The detection problem, it turns out, is largely solved. The identification problem is not.
Airports in Europe and the United States have invested heavily in counter-drone systems. Dedrone, Anduril, and a range of smaller specialists sell detection platforms that combine radar, RF detection, cameras, and thermal imaging to establish that something is operating where it should not be. The question those systems cannot reliably answer — the question that matters most — is what the object is, who is operating it, and what it intends.
This is not a secret. The industry knows it. "A sensor may detect an aircraft," as one recent analysis put it. "Determining whether it is a recreational drone, a commercial operation, a criminal intrusion, or something more serious is a different challenge altogether." That analysis was published by DRONELIFE, not exactly a pessimist publication, and it was citing nobody — it was stating what counter-drone vendors understand about the limits of their own products.

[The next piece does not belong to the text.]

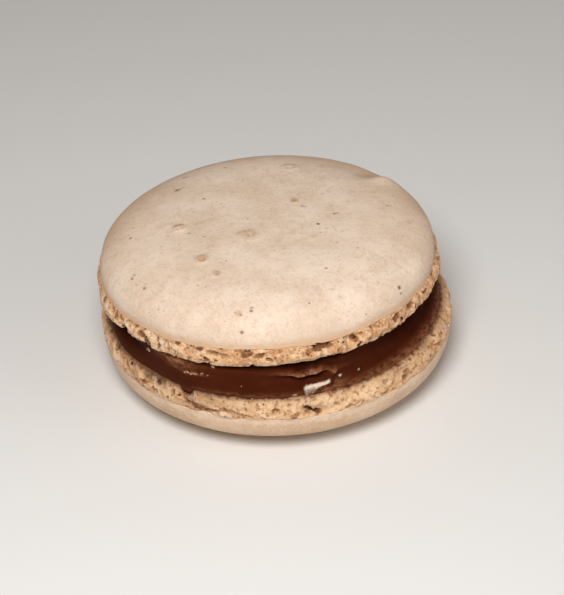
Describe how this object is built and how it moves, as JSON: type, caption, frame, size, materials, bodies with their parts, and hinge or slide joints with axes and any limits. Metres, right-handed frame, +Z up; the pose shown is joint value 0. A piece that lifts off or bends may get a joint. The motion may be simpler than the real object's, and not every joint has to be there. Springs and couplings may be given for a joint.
{
  "type": "macaron",
  "caption": "Round filled almond biscuit: two smooth flat-topped shells with rough frilled feet, and a thick dark chocolate cream layer that shows all round between them.",
  "frame": {"origin": "centre of the small flat spot that the lower shell rests on, on the lower shell's axis", "axes": "+Z up through the cap of the upper shell, -Y towards the side that the picture shows, +X to the picture's right"},
  "size_m": [0.0486, 0.0488, 0.0231],
  "materials": {
    "baked_shell": "pale beige baked almond meringue, satin on the cap and rough golden on the foot",
    "chocolate_cream": "glossy dark brown chocolate cream"
  },
  "bodies": {
    "root": {"upper_shell": "baked_shell", "lower_shell": "baked_shell", "filling": "chocolate_cream"}
  },
  "joints": []
}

The harder questions — what is it, where did it come from, who is operating it, does it pose a threat — require attribution infrastructure that does not yet exist at scale. Modern drones can operate beyond visual line of sight, sometimes many miles from their controller, using cellular or satellite links. Some carry GPS spoofing equipment. The same aircraft could represent an accidental violation, a reckless flight, or a deliberate probe. Authorities cannot tell the difference in the moment, and often not afterward either.
The Munich October incidents from 2025 illustrate the pattern at its most complete. On the evening of October 2, multiple drones were sighted near and over Munich Airport. The first reports came in at 8:30 p.m. A drone was spotted near the airport fence at 9:05 p.m.; one was confirmed on airport grounds at 10:10 p.m. Both runways were closed at 10:35 p.m. The response involved federal and Bavarian state police helicopters, extensive ground searches, and coordination with the German Air Traffic Control authority. Seventeen flights were cancelled. Fifteen were diverted to Stuttgart, Nuremberg, Vienna, and Frankfurt. Roughly three thousand passengers were stranded overnight; the airport provided camp beds, blankets, and food. The investigation produced no perpetrator, no recovered aircraft, and no explanation for what had been sighted. Markus Söder, the Bavarian premier, called for new legislation allowing police to shoot drones down. He was reacting to a mystery.

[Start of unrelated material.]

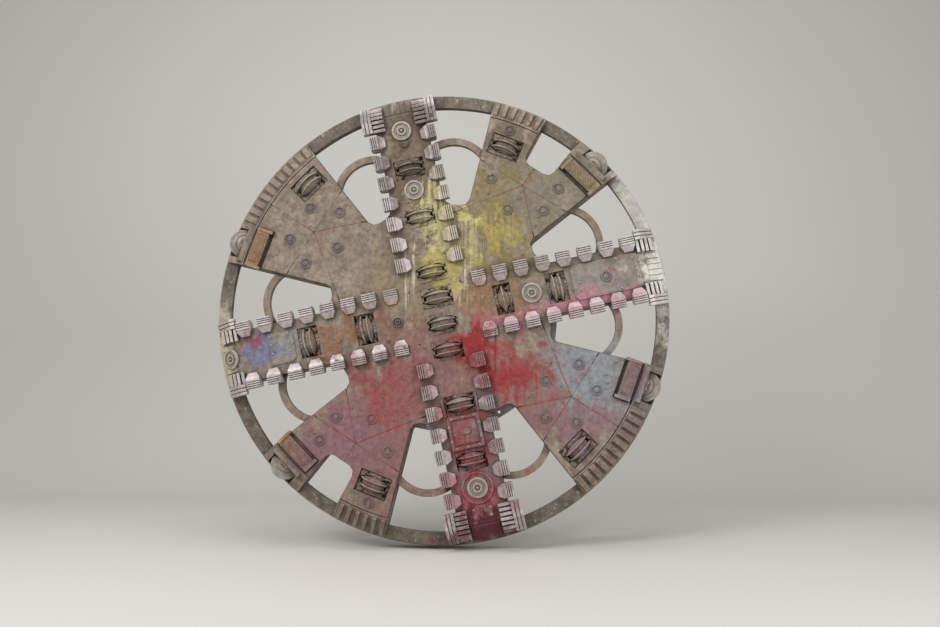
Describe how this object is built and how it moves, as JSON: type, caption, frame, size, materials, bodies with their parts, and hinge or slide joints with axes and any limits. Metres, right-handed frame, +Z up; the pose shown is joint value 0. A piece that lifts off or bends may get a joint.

The pattern has continued in 2026. Since March, a series of Ukrainian drones attacking Russian oil export infrastructure on the Baltic Sea have strayed into NATO airspace — Lithuania, Latvia, Estonia, and Finland all reported incidents. On May 7, two Ukrainian drones entered Latvia from Russia; one struck an oil storage facility in Rēzekne. Latvia's government coalition collapsed two days later amid political divisions over the response. The drones were almost certainly driven off course by Russian electronic jamming, Finnish Prime Minister Petteri Orpo and Finnish defense officials have said — which means the attribution problem has a second layer: even when you eventually find out whose drone it was, the question of who is responsible for sending it there may be deliberately obscured.
The policy response has been reactive and uneven. In the United States, the Safer Skies Act passed in December 2025, creating a framework for state and local law enforcement to disable unauthorized drones — a shoot-down authorization that addresses the response gap but not the identification gap. The FAA reports over a hundred drone incidents at airports each month. The U.S. military detected three hundred and fifty unauthorized drones over a hundred different installations last year. Cartels are estimated to fly roughly a thousand drones across the southern border each month, for smuggling and surveillance, with little reliably identification infrastructure to distinguish between them.
Counter-UAS vendors are aware of this. The market for detection is mature. The market for identification — systems that assign cryptographic identity to drones, that can query whose aircraft is in the airspace and whether it is authorized — is nascent. Remote ID, the FAA's digital license plate standard for drones, exists on paper and in limited deployment. Full broadcast authentication, the technical component that would let authorities verify that Remote ID signals are genuine and not spoofed, is not yet mandatory or universally implemented. The infrastructure that would let an airport distinguish a hobbyist's lost quadcopter from a deliberate intrusion does not yet exist at the scale the problem requires.
Ondas Holdings, a counter-UAS company, won an $8.2 million contract in late 2025 to deploy Iron Drone Raider systems at a major European airport. The company's CEO called it a repeat order — validation of growing demand. The system's capabilities, as described in the announcement, center on detection and kinetic interception: finding the aircraft, then dealing with it. The harder question — knowing whose aircraft it is before deciding whether to deal with it — is acknowledged in the marketing as a challenge the industry is working toward, not one it has solved.
The airports keep closing. The helicopters keep searching. The investigations keep failing to produce suspects. What authorities know, in the moment a drone is reported, is almost never enough to answer the questions that matter — and in several documented cases now, the eventual truth has come only after the crisis has passed. Helsinki confirmed a Ukrainian error hours after scrambling jets. Munich never confirmed anything at all.
Detection without identification is not airspace security. It is airspace awareness with a large, consequential blind spot. The systems designed to close that gap — Remote ID, broadcast authentication, trusted operator registries — are technically possible and not yet universally deployed. That gap has real consequences: disrupted travel, wasted military responses, political crises, and a growing accumulation of incidents where authorities responded to the wrong question because they could not answer the right one.
The drones are not going away. The identification problem is not going to solve itself. What is going to change is whether the people who fly near airports, and the authorities who are supposed to keep them safe, ever get an answer to the question that matters: what was that thing, and who sent it there.